The ban begins
The smoking ban that still shocks me in this State where tobacco still hovers as the number one and number three cash crop takes effect today. As a non-smoker (I do enjoy an occasional cigar, but only once in a great while), the ban doesn't really concern me on a personal level, but I am concerned about the loss of freedom that is the result of this kind of legislation.In reviewing comments so far this morning on the News-Sentinel story on the issue, the non-smokers appear to be gloating. "We no longer have to put up with a smoking section," they are saying. Some of these same people claim to favor the repeal of dry laws and the liberalization of other blue laws in this State. Ye hypocrites!
I have said all along that if a business owner wants to ban smoking in their establishment, they are certainly free to do so. In a free market, people vote with their feet and their dollars. If more people are frequenting businesses that do not allow smoking in their establishments, proprietors will eventually get the message. But alas, we have traded an ethic of freedom for the safe climate of legal paternalism.
The public smoking ban that takes effect today may very well become something that we as a people eventually become acclimated to, as its proponents suggest. The widespread acceptance of a minor tyranny does not make the strafing of freedom involved in such a law a good thing. This is a republic, not a raw democracy. Simply because the majority believe that something is good does not make it so, nor does it make removing liberty acceptable because the majority like the idea.

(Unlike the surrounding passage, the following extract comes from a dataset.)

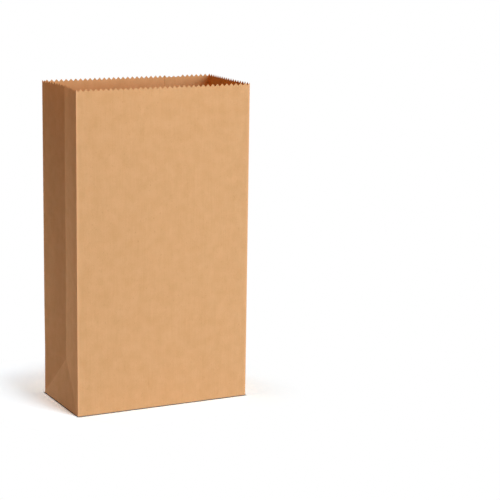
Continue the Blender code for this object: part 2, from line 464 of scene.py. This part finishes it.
marks = {
    # the upright folds' paler band is wear and a painted highlight
    "uprightWearAndHighlightWidth": 0.0013,
    "softWidth": 0.0010,
    "softShare": 0.2,            # the softer folds are less worn
    "gussetBand": 0.012,         # no point of a gusset lies further in than this,
    "panelBand": 0.004,          # and none of a panel further in than this
    "pastApex": 0.002,           # wear along the diagonals ends this far above their tip
    "footDrop": 0.0003,          # from the bottom's upper layer down to the fold round it
    "wallClear": 0.001,          # the flaps' steps keep this far from the walls
    "stepNormal": 0.3,           # and the share of their normals up or down is under this
}


def foldWearAndHighlightAt(place, b, m):
    # 1 on the upright fold between a panel and a gusset, which is wear and a painted highlight, and
    # less on the softer folds, which are only worn
    x, y, z = abs(place.x), abs(place.y), place.z - b["foot"]
    fromUpright = math.hypot(b["halfWidth"] - x, b["halfDepth"] - y)
    onGusset = x > b["halfWidth"] - m["gussetBand"]
    onPanel = y > b["halfDepth"] - m["panelBand"]
    lines = [1]
    if onGusset and z > b["halfDepth"]:
        lines.append(y)
    if onGusset and z < b["halfDepth"] + m["pastApex"]:
        lines.append(abs(z - (b["halfDepth"] - y)) / math.sqrt(2))
    if onGusset or onPanel:
        lines.append(z + m["footDrop"])
        if place.y > 0:
            lines.append(abs(z - b["halfDepth"]))
    soft = m["softShare"] * bump(min(lines), m["softWidth"])
    return max(bump(fromUpright, m["uprightWearAndHighlightWidth"]), soft)


def addFoldWearAndHighlight(tube, b, m):
    # The fibres are broken along the folds, so the paper is paler there. On the upright folds the
    # paler band is also a painted highlight.
    wearAndHighlight = tube.data.attributes.new("foldWearAndHighlight", "FLOAT", "POINT")
    for vert in tube.data.vertices:
        wearAndHighlight.data[vert.index].value = foldWearAndHighlightAt(vert.co, b, m)


def markLap(tube, b, m):
    # How far each point of the back panel lies from the lap's edge on its own side, for a painted
    # shade line along that edge
    fromEdge = tube.data.attributes.new("fromLapEdge", "FLOAT", "POINT")
    for vert in tube.data.vertices:
        away = 1
        if vert.co.y > b["halfDepth"] - m["panelBand"] and vert.co.z > b["foot"] + b["lapFoot"]:
            away = vert.co.x - b["lapRight" if vert.normal.y > 0 else "lapLeft"]
        fromEdge.data[vert.index].value = away


def markFlaps(tube, b, m):
    # The steps along the cut edges of the bottom flaps, inside and below, marked for a painted shade
    # beside them
    shade = tube.data.attributes.new("flapShade", "FLOAT", "POINT")
    farX = b["halfWidth"] - m["wallClear"]
    farY = b["halfDepth"] - m["wallClear"]
    for face in tube.data.polygons:
        x, y, z = face.center
        low = abs(x) < farX and abs(y) < farY and z < b["foot"] + 2 * b["sheet"]
        if low and abs(face.normal.z) < m["stepNormal"]:
            for index in face.vertices:
                shade.data[index].value = 1


def makeBag(b, m):
    tube = addTube(b)
    cutGrid(tube, b)
    print("bag: grid cut,", len(bmesh.from_edit_mesh(tube.data).faces), "faces")
    cutDiagonals(tube, b)
    moveVerts(tube, bagShape(b))
    print("bag: creased and settled")
    bpy.ops.object.mode_set(mode="OBJECT")
    sheet = tube.modifiers.new("sheet", "SOLIDIFY")
    sheet.thickness = b["sheet"]
    sheet.offset = -1
    sheet.use_even_offset = True
    bpy.ops.object.modifier_apply(modifier="sheet")
    bpy.ops.object.mode_set(mode="EDIT")
    addLap(tube, b)
    foldBottom(tube, b)
    foldFloor(tube, b)
    bpy.ops.object.mode_set(mode="OBJECT")
    bpy.ops.object.shade_smooth_by_angle(angle=math.radians(b["smoothAngle"]))
    for mark in (addFoldWearAndHighlight, markLap, markFlaps):
        mark(tube, b, m)
    print("bag: folded,", len(tube.data.polygons), "faces")
    return tube


# Nodes of a material

def addNode(tree, kind, place, **settings):
    node = tree.nodes.new(kind)
    node.location = place
    for name, value in settings.items():
        setattr(node, name, value)
    return node


def feed(tree, sockets, sources):
    # a source is another node's socket, or a value
    for socket, source in zip(sockets, sources):
        if isinstance(source, bpy.types.NodeSocket):
            tree.links.new(source, socket)
        else:
            socket.default_value = source


def addMath(tree, operation, sources, place):
    step = addNode(tree, "ShaderNodeMath", place, operation=operation)
    feed(tree, step.inputs, sources)
    return step.outputs[0]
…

In accepting the smoking ban, the State of Tennessee is starting to travel down the same dangerous road that much of the rest of the country has already embarked upon-the notion that the State can better care for us than we can for ourselves.
It is an inherently UnAmerican way to think.
Labels: Tennessee politics
2 Comments:
The real tyranny here is not that the people of Tennessee have, through an act of their democratic representatives, liberated themselves from shouldering the lung cancer risks of citizens who smoke; it is that all these constraints on smoking have been enacted without science determining whether the risks of smoking are inherent in the burning of the tobacco leaf or a product of the additives introduced during cigarette manufacture. What if pure tobacco smoke is no more dangerous than hickory smoke? What if tobacco farmers are suffering for the sins of the cigarette industry?
No disagreement on the issue of tobacco smoke vs. additives and the cigarette industry. Quality cigars have far fewer additives if any, and you don't here of people who smoke Arturo Fuente's going before their time.
It is not the job of the State, however, to be the personal health police. Were this the case, it could be argued that we ought to still have prohibition because drunk driving is a scourge.